**Items**
══════════

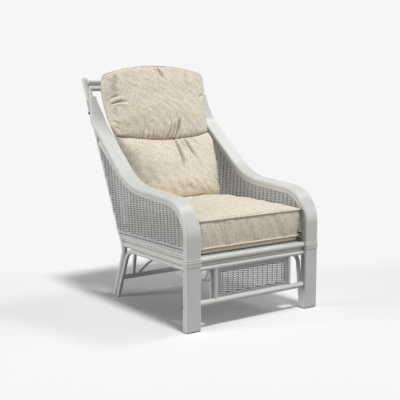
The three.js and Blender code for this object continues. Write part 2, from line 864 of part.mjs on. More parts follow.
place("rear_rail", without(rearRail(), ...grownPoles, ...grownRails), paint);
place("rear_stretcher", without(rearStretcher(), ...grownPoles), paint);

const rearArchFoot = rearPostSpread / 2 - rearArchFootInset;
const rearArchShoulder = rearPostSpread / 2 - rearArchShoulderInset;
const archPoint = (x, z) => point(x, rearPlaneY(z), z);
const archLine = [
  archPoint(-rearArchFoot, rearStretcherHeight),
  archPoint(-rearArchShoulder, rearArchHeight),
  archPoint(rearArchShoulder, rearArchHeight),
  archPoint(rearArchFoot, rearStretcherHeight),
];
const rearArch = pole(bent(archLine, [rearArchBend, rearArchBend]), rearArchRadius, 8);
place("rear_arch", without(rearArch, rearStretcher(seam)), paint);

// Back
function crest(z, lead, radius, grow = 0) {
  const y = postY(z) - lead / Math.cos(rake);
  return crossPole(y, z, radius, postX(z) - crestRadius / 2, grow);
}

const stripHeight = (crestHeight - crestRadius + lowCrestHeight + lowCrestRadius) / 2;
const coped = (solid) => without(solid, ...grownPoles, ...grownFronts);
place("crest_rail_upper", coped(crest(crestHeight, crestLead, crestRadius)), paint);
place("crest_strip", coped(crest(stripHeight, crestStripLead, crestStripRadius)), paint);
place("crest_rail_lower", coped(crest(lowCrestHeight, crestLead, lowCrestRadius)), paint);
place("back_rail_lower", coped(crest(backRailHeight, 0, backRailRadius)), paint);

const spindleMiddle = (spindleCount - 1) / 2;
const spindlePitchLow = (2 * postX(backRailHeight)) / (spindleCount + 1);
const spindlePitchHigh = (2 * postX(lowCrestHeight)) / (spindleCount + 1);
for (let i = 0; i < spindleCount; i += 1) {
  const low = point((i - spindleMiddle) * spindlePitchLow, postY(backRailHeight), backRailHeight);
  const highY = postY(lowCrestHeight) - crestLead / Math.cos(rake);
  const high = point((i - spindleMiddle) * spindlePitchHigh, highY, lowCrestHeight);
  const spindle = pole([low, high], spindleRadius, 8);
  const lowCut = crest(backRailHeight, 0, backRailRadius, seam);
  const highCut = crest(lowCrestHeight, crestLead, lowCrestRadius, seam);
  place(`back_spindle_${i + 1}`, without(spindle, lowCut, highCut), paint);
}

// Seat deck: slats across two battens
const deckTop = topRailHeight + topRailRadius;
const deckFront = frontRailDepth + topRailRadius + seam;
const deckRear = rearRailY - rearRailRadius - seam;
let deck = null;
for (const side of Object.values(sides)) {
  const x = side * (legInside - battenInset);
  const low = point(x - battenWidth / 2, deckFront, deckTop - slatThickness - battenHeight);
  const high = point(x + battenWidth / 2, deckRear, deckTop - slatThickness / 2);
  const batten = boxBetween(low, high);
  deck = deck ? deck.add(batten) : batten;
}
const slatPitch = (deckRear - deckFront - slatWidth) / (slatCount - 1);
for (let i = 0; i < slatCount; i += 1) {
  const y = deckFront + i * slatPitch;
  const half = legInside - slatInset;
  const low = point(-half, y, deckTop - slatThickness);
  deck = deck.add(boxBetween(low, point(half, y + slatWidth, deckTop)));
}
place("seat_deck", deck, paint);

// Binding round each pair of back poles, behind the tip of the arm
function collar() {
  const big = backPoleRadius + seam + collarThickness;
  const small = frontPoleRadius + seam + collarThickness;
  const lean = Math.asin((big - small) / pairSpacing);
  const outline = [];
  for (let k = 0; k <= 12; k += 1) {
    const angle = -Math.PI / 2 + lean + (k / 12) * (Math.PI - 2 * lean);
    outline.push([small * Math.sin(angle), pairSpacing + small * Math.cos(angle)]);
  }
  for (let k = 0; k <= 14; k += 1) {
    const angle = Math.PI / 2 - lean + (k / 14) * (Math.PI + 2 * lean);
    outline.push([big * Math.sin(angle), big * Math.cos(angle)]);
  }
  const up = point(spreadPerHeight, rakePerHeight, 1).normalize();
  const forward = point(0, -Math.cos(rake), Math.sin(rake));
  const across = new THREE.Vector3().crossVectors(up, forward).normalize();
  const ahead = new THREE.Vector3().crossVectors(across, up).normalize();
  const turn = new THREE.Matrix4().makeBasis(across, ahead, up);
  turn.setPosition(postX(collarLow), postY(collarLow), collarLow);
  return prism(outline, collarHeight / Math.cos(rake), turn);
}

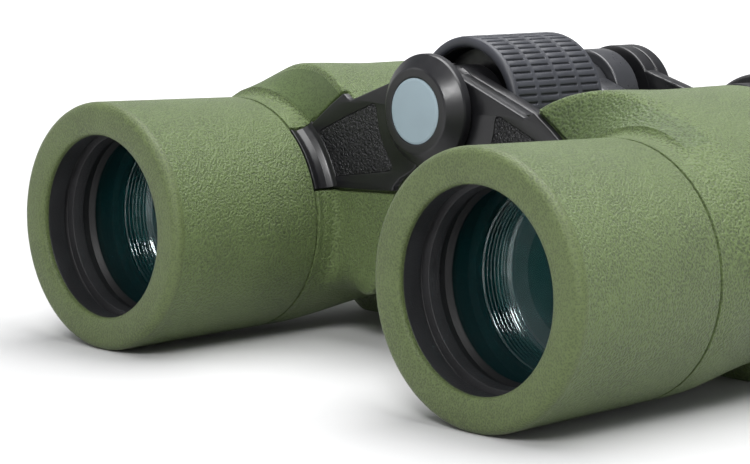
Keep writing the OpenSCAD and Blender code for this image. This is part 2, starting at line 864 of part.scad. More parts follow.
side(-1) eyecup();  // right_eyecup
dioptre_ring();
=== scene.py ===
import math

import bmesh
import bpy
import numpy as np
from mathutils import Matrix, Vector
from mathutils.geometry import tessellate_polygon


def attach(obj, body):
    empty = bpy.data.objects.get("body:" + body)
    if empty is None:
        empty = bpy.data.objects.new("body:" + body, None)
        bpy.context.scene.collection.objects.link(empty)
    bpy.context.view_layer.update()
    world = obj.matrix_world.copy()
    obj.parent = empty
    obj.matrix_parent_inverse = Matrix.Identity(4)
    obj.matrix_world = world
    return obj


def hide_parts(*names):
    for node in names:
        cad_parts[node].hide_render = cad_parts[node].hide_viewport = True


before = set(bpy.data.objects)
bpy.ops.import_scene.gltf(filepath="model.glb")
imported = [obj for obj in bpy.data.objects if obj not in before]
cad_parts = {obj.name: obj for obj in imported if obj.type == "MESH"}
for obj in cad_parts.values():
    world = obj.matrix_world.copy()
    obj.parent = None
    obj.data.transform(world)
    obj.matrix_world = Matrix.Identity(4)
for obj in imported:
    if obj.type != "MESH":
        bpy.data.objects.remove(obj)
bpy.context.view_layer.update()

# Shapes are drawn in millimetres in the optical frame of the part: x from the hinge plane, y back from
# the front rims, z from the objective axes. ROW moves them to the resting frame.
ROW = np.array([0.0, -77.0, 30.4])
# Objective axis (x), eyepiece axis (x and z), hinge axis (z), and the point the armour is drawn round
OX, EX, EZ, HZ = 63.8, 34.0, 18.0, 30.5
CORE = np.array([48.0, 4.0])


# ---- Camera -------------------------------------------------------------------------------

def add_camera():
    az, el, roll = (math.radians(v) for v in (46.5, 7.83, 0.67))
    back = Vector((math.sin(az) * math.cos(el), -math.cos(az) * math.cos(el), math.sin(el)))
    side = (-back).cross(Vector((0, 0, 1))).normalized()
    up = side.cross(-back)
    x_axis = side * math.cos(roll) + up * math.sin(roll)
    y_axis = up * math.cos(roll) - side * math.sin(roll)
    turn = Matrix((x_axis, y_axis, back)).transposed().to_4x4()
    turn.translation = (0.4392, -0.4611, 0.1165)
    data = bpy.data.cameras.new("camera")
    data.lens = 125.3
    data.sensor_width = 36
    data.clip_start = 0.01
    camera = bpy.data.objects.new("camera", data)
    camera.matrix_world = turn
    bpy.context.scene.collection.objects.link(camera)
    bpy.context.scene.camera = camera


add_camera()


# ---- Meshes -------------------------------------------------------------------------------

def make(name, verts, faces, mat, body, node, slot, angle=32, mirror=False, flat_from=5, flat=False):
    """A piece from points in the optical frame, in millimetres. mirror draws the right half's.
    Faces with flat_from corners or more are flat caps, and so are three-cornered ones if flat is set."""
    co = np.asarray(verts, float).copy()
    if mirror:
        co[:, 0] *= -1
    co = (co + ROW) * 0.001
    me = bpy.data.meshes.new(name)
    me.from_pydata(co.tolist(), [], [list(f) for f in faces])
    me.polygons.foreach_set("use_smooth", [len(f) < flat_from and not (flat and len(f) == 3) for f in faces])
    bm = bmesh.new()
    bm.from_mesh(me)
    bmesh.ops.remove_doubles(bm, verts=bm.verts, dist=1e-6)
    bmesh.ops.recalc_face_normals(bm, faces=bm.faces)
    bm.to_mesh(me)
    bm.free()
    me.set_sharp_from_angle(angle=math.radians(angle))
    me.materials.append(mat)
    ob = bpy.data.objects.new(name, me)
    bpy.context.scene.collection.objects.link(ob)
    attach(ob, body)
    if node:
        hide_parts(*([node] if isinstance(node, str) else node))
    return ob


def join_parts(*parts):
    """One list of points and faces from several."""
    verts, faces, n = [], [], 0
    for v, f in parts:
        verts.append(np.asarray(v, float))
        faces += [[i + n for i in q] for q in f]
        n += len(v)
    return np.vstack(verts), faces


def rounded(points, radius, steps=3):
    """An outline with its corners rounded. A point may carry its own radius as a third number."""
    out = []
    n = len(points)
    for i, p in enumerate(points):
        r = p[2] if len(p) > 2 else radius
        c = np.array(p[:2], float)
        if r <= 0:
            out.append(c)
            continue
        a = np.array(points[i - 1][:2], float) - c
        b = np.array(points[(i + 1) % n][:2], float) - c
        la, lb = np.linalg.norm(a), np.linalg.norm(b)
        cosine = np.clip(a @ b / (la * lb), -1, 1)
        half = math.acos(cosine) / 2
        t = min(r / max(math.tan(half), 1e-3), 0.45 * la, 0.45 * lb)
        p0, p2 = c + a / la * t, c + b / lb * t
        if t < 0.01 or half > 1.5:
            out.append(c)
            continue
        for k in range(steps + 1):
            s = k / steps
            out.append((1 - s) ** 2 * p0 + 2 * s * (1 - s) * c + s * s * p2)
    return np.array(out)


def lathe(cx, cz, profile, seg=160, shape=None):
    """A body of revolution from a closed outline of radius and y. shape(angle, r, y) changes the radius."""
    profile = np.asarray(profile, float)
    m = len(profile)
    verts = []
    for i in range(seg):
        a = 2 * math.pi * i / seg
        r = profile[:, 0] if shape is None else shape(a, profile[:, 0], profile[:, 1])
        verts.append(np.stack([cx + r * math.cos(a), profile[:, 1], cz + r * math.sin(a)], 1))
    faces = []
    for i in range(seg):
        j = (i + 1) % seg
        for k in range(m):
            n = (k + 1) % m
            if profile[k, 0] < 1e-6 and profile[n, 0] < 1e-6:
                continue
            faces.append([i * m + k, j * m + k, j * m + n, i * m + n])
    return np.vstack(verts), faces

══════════

**Job**
Lines from the beginning of the data above through the line containing "without(rearStretcher(), ...grownPoles), paint);" are to be returned exactly, and no others.

**Reply**
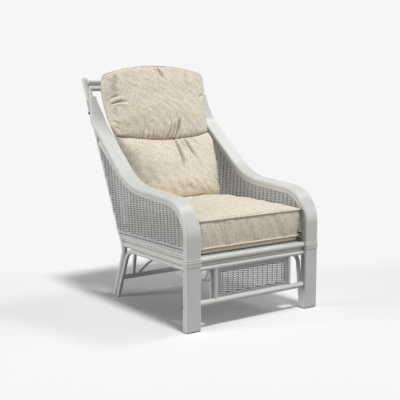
The three.js and Blender code for this object continues. Write part 2, from line 864 of part.mjs on. More parts follow.
place("rear_rail", without(rearRail(), ...grownPoles, ...grownRails), paint);
place("rear_stretcher", without(rearStretcher(), ...grownPoles), paint);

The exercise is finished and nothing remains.